Comment Wang-Fô fut sauvé rend hommage à la peinture, à cet art visuel d’exception et notamment à son pouvoir d’évasion, d’imagination et d’influence. Au travers de l’histoire de l’empereur mais aussi du jeune disciple, qui a appris à visualiser son univers avec un regard plus ouvert, René Laloux représente les différentes facettes de la notoriété de la peinture. Il offre au spectateur une double vision sur ce que cet art peut procurer chez les gens, à la fois constructive pour certains et néfaste pour d’autres – qui ne le comprennent pas ou le comprennent de travers -. La peinture est un art puissant et libérateur qu’il est important d’apprendre à connaitre et à juger. Les dessins de Philippe Caza nous donne des plans d’une Chine médiévale poétique et à la fois terriblement réaliste et juste. Les voix, seuls conteurs de l’histoire, laissent à désirer de part leur manque de clarté.

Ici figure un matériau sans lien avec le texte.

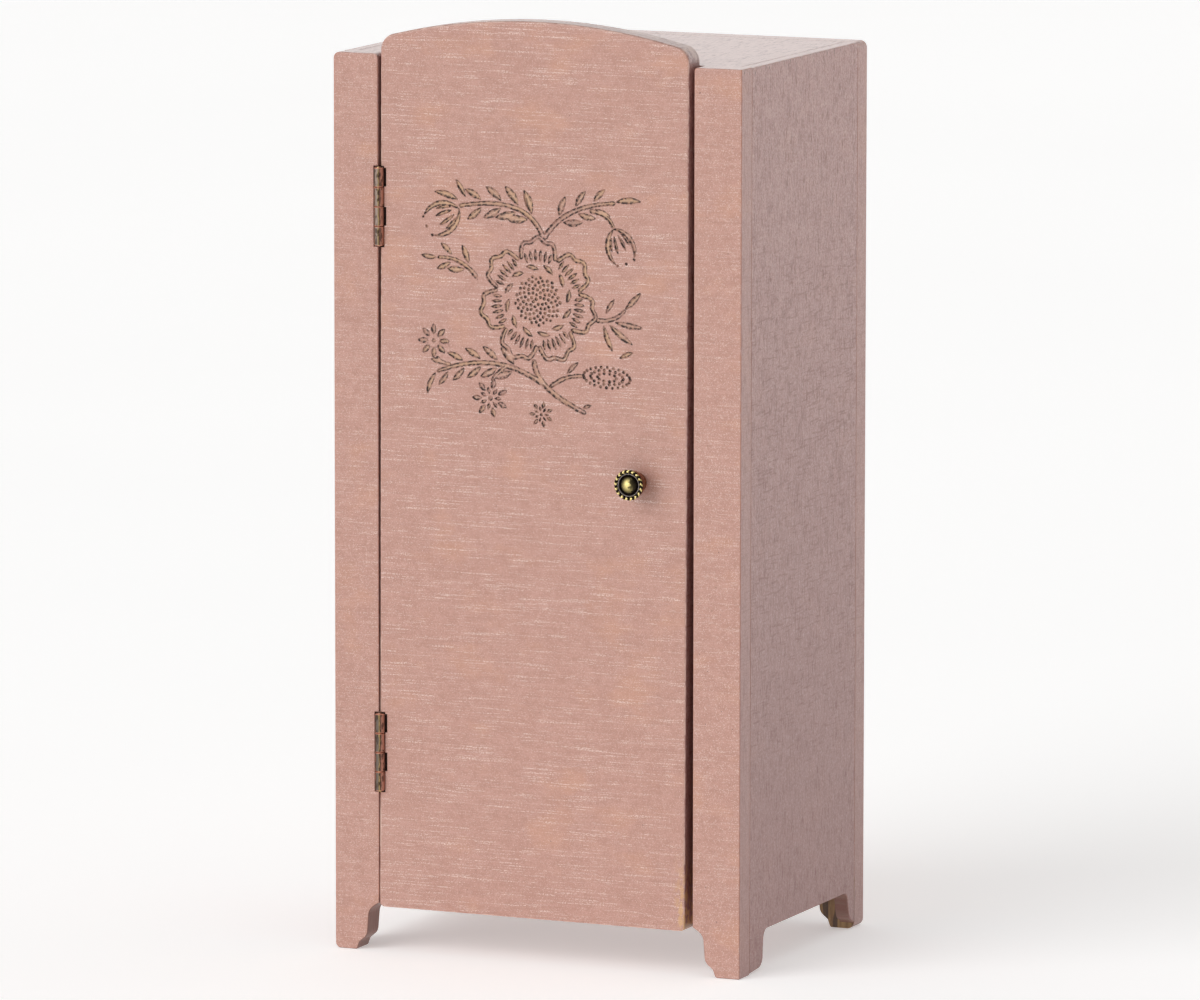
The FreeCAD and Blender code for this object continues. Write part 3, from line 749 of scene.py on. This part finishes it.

Avec cette oeuvre d’animation douce et cruelle, René Laloux propose sa vision de la peinture, grâce à un double arc narratif poétique et lourd de sens : la peinture est un art puissant.


Si on ne devait retenir qu’une chose de ce grand réalisateur qu’est René Laloux, c’est son amour pour l’Homme… et pour la science fiction colorée.